Keyboard camera controls in racing sims: how to drive clean laps without a wheel

Playing a racing sim on keyboard can feel chaotic when the camera swings wildly or hides crucial corners. Good camera control is the quiet skill that separates messy spins from clean, confident laps, even if you do not own a wheel or controller.
This guide focuses on practical, hardware friendly tips to tame the camera in most modern racing sims, from Forza Motorsport and F1 to Assetto Corsa and Gran Turismo style titles, so you can see more, react earlier and make fewer mistakes.
Start with a stable default camera
Before touching advanced tweaks, pick a camera that lets you read the track clearly. For most keyboard drivers, a cockpit or bonnet (hood) view works best, because the viewpoint does not swing as much as chase cams when you steer sharply.
If cockpit view feels cramped, try bonnet view first. You still get a strong sense of car position without heavy camera sway, and it is easier to judge apexes than in a far third person view that bounces over bumps.
Reduce camera shake and look-to-apex effects
Many sims add effects like head bob, camera shake, look-to-apex and motion blur to feel cinematic. These features look impressive in replays, but for keyboard control they often hide braking points and trigger overcorrection.
Open the camera or accessibility settings and lower these options aggressively. As a rule of thumb, set camera shake and head movement to the lowest value, turn off motion blur, and reduce automatic look-to-apex until the horizon stays fairly level even in tight corners.
Map essential camera keys within easy reach
Keyboard layouts often bind camera controls to function keys or numbers, which are awkward while steering. Rebind the keys you will use every lap to positions your left hand can reach without leaving the movement cluster.
Good candidates are: a reset view / center key, a quick look left and right, and a rear view toggle. Many players use Q and E for quick looks, R for reset view and a nearby key like C or V for cycle camera, keeping everything close to WASD or arrow keys.
Use quick look, not full camera swaps

Changing to a full rear camera in the middle of a race is disorienting and can lead to missed braking points. Instead, rely on quick glance functions that briefly show side or rear views while you hold a key, then snap back to your main camera when you release it.
This habit keeps your brain anchored in one primary viewpoint and reduces the chance you will countersteer the wrong way because the perspective flipped. Practice using quick look on straights first, then gradually add it during exits from slower corners.

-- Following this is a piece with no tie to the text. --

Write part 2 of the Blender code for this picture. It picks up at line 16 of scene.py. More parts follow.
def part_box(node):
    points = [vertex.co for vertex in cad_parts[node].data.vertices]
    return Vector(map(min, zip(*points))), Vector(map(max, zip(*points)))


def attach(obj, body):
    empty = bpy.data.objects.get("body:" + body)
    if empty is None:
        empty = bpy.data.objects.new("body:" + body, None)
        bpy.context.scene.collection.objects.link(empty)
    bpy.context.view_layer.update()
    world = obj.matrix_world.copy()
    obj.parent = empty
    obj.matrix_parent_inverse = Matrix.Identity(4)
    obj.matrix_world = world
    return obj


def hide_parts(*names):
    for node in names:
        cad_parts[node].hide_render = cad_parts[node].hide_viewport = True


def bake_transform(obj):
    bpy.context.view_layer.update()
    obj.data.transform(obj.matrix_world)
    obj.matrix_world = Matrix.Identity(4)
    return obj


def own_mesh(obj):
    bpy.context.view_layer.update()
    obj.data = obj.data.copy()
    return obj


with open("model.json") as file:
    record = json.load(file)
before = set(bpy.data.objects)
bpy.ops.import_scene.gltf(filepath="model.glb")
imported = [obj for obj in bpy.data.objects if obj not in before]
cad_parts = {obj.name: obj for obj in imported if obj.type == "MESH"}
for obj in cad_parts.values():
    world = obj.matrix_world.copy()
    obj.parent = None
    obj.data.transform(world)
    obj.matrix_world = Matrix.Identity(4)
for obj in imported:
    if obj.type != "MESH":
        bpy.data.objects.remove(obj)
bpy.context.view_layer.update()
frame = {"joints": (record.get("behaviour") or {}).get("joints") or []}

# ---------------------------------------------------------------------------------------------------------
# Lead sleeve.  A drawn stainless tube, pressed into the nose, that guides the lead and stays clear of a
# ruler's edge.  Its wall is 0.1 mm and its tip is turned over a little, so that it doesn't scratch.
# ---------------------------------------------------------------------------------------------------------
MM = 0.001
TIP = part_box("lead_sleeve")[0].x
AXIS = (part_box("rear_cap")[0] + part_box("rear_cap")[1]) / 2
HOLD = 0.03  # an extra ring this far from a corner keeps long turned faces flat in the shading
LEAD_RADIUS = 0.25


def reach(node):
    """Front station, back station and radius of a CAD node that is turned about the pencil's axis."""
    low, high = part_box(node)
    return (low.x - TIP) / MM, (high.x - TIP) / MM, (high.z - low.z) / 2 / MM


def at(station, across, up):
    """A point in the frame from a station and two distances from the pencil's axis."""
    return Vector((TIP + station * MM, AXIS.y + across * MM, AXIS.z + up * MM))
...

Fine tune field of view for clarity
Field of view (FOV) controls how zoomed in the world looks. Too wide and everything feels fast but distant, too narrow and you gain detail but lose awareness of upcoming corners and cars beside you. On a single monitor, a slightly narrow FOV often helps keyboard drivers.
Experiment by lowering FOV a few steps from the default. Aim for a setting where you can see the dashboard or bonnet edge plus enough track ahead to judge turn in points. Avoid extreme tunnel vision, which makes correcting slides harder when steering is digital.

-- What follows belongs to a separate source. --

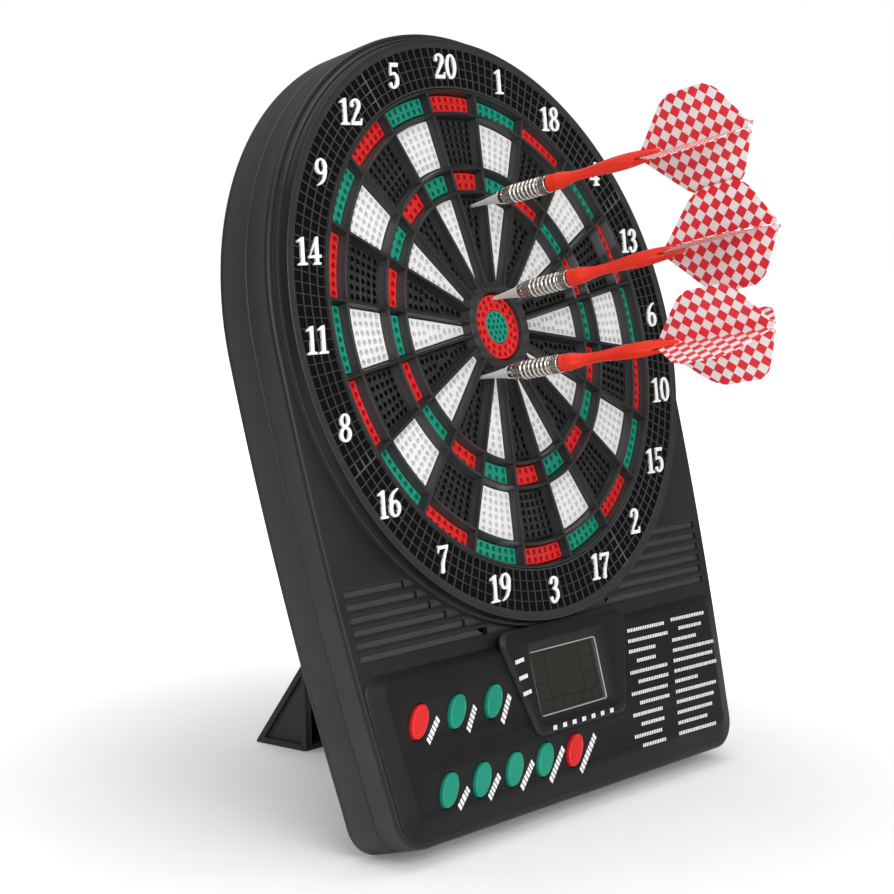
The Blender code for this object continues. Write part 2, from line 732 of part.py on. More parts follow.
def dart_frame(spec):
    """The board-frame matrix of a dart: local Z runs along its axis from the pad outwards."""
    axis = Vector(spec["axis"]).normalized()
    turn = math.radians(spec["turn"])
    wing = Vector((math.cos(turn), math.sin(turn), 0))
    wing = (wing - axis * wing.dot(axis)).normalized()
    other = axis.cross(wing)
    matrix = Matrix((wing, other, axis)).transposed().to_4x4()
    matrix.translation = Vector((*spec["at"], DART_BASE_Z)) * MM
    return matrix


def place_on_dart(node, spec):
    """Stand a node, drawn along its own Z, on a dart's axis."""
    matrix = dart_frame(spec)
    node.location = matrix.to_translation()
    node.rotation_euler = matrix.to_euler()


def wing_outline():
    """Two opposite wings of a flight, as (radius, distance along the dart)."""
    start = FLIGHT_START
    right = [
        (0.5, start), (17.5, start + 18), (21, start + 22.5), (21.8, start + 29), (21.8, start + 41),
        (19.5, start + 47), (2, DART_END),
    ]
    return right + [(-r, z) for r, z in reversed(right)]


def make_darts():
    """Three darts, each a tip, a barrel, a shaft with a split end, and a four-wing flight."""
    tip_end = BARREL_START - CLEARANCE
    tip = [
        (0, tip_end), (2.9, tip_end), (2.6, 14.4), (0.9, 0.5), (0.7, -TIP_DEPTH), (0, -TIP_DEPTH),
    ]
    barrel_end = SHAFT_START - CLEARANCE
    barrel = [
        (0, barrel_end), (3.9, barrel_end), (4.1, 41), (4.1, 24), (3.1, BARREL_START), (0, BARREL_START),
    ]
    shaft = [
        (0, SHAFT_END), (1.6, SHAFT_END), (2.1, 103), (3.1, 92), (3.3, 84), (2.4, 68), (2.3, 60), (3.8, 50.5),
        (3.8, SHAFT_START), (0, SHAFT_START),
    ]
    for name, spec in DARTS.items():
        for part, profile, look, steps in (
            ("tip", tip, "tip", 12), ("barrel", barrel, "nickel", 18), ("shaft", shaft, "orange", 14),
        ):
            node = put_in_frame(f"{name}_{part}", turned(profile), look)
            place_on_dart(node, spec)
            spin(node, steps)
            if part == "shaft":
                for wide, deep in ((5, 0.55), (0.55, 5)):
                    slot = boolean(node, box(-wide, wide, -deep, deep, FLIGHT_START - 0.4, SHAFT_END + 1))
                    place_on_dart(slot, spec)
        wings = plate([wing_outline()], -0.22, 0.22)
        wings.transform(Matrix.Rotation(math.pi / 2, 4, "X"))
        crossed = wings.copy()
        crossed.transform(Matrix.Rotation(math.pi / 2, 4, "Z"))
        flight = put_in_frame(f"{name}_flight", wings, "flight")
        place_on_dart(flight, spec)
        place_on_dart(boolean(flight, crossed, "UNION"), spec)
        pad = bpy.data.objects[spec["pad"]]
        place_on_dart(boolean(pad, cylinder(0, 0, TIP_HOLE, -8, 3, 12)), spec)


make_front_shell()
make_rear_shell()
make_spider()
make_segments()
make_bull()
make_number_ring()
make_sensor_mat()
make_display()
make_buttons()
make_electronics()
make_batteries()
make_leg_bracket()
make_leg()
make_rubber_foot()
make_darts()
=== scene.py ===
import math
import random

import bmesh
import bpy
from mathutils import Matrix, Vector
from mathutils.geometry import tessellate_polygon


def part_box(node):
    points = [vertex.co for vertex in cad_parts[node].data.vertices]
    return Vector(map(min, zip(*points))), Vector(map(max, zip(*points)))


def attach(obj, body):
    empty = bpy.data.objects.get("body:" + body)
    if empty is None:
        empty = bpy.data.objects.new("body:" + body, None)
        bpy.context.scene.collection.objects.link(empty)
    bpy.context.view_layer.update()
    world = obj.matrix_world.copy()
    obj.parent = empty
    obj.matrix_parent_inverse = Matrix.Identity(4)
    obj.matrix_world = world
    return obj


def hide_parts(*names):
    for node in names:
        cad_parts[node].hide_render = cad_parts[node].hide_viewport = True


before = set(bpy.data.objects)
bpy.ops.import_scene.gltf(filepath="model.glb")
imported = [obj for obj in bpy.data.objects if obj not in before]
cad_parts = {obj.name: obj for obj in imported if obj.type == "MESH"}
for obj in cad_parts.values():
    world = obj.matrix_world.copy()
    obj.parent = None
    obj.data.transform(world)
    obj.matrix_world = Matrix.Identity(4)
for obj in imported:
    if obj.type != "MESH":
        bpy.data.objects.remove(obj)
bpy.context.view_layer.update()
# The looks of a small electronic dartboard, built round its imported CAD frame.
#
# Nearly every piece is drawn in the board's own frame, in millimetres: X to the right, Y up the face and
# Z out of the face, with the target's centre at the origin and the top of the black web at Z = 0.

MM = 0.001
LEAN = math.radians(15)

# Case.
ARCH_RADIUS = 135.3
SIDE_CURVE = 3.4e-4
BOTTOM_Y = -208.6
CORNER_RADIUS = 15.0
FACE_Z = -6.8
SEAM_Z = -19.0
BACK_Z = -36.0
WALL = 2.4

# Target.
NUMBERS = (20, 1, 18, 4, 13, 6, 10, 15, 2, 17, 3, 19, 7, 16, 8, 11, 14, 9, 12, 5)
SECTOR = 18.0
BULL_CENTRE = 7.5
BULL_RADIUS = 15.3
BULL_RIM = 20.4
TARGET_RADIUS = 108.0
WEB_DEPTH = 8.0
WEB_HALF_WALL = 0.9
RINGS = {
    "inner": (BULL_RIM, 60.3),
    "triple": (62.1, 71.4),
    "outer": (73.2, 96.1),
    "double": (97.9, 106.6),
}
PAD_GAP = 0.7
PAD_TOP = -4.0
BULL_TOP = -1.6
PAD_BACK = -8.3
FLANGE_BACK = -9.5
HOLE_RADIUS = 1.15
HOLE_PITCH = 3.45

# Number ring.
RING_INNER = 108.4
RING_RIM = 127.0
RING_OUTER = 133.0
GRID_ROWS = 4
GRID_STEP = 2.25
RIB_HALF = 0.17
GRID_FLOOR = -0.9
GRID_TOP = -0.3
NUMERAL_RADIUS = 118.3
NUMERAL_HEIGHT = 11.6
NUMERAL_SHEAR = 0.21

# Control panel.
PANEL_Z = -3.4
PANEL_TOP_Y = -136.6
BUTTON_HALF_LENGTH = 8.0
BUTTON_HALF_WIDTH = 4.4
BUTTON_SLANT = 50
BUTTON_TOP = -2.0
BUTTONS = {
    "power": (-101.6, -158.4, "red"),
    "sound": (-77.4, -158.4, "teal"),
    "double": (-53.1, -158.4, "teal"),
    "game": (-91.8, -188.3, "teal"),
    "option": (-70.4, -188.3, "teal"),
    "player": (-48.6, -188.3, "teal"),
    "eliminate": (-27.3, -188.3, "teal"),
    "start": (-5.9, -188.3, "red"),
}
DISPLAY_Y = -156.5
DISPLAY_HALF_WIDTH = 24.0
DISPLAY_HALF_HEIGHT = 14.1
DISPLAY_LINE_HALF = 0.17
RECESS_WALLS = {"left": 0.45, "right": 1.4, "low": 0.8, "high": 0.8}
HOOD_X = 3.0
HOOD_TOP_Y = -131.5
HOOD_BOTTOM_Y = -178.5
HOOD_TOP_HALF = 45.0
HOOD_BOTTOM_HALF = 33.6
HOOD_CORNER = 5.0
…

Align seat position with the car’s front
Once FOV feels comfortable, adjust seat height and distance if the sim allows it. You want the horizon roughly at the center of the screen and a clear view of the car’s front reference, like the nose or mirrors, without the wheel blocking apexes.
Sit slightly higher than you might in real life. This exposes more track surface over crests and makes it easier to see curbs, which is vital when your steering changes in big steps instead of smooth analog input.
Calm the sense of speed for better control

High speed visuals can tempt you to overreact on a keyboard. Lowering certain effects makes the car feel less twitchy, even though the physics are unchanged. Along with motion blur, consider reducing vignette, chromatic aberration and excessive depth of field in some titles.
A cleaner image helps you track braking markers and rivals more precisely. When your eyes are not fighting streaks and camera jolts, you can commit to braking earlier and steering more gently, which is the core of clean driving on a digital keyboard.
Practice on a familiar track with consistent rules
To lock in your new camera habits, choose one track you know or a short training circuit. Run several sessions using only your chosen camera, quick look keys and minimal effects, and resist the temptation to keep switching viewpoints.
Focus on hitting the same braking point, turning at the same trackside reference and using quick looks for traffic awareness. Over a few days you will start to anticipate corners from small visual cues, which makes the camera feel like an ally instead of a distraction.
When to change camera for specific events
There are moments when a different view helps. In tight street circuits with tall walls, a slightly higher chase cam can improve awareness of barriers. For wet races with heavy spray, bonnet view can be clearer than a low cockpit angle covered in virtual water.
Treat these as specific presets, not constant experiments. Keep your main camera for most races, and only swap when the track layout or weather genuinely hides information you need for safe, predictable laps.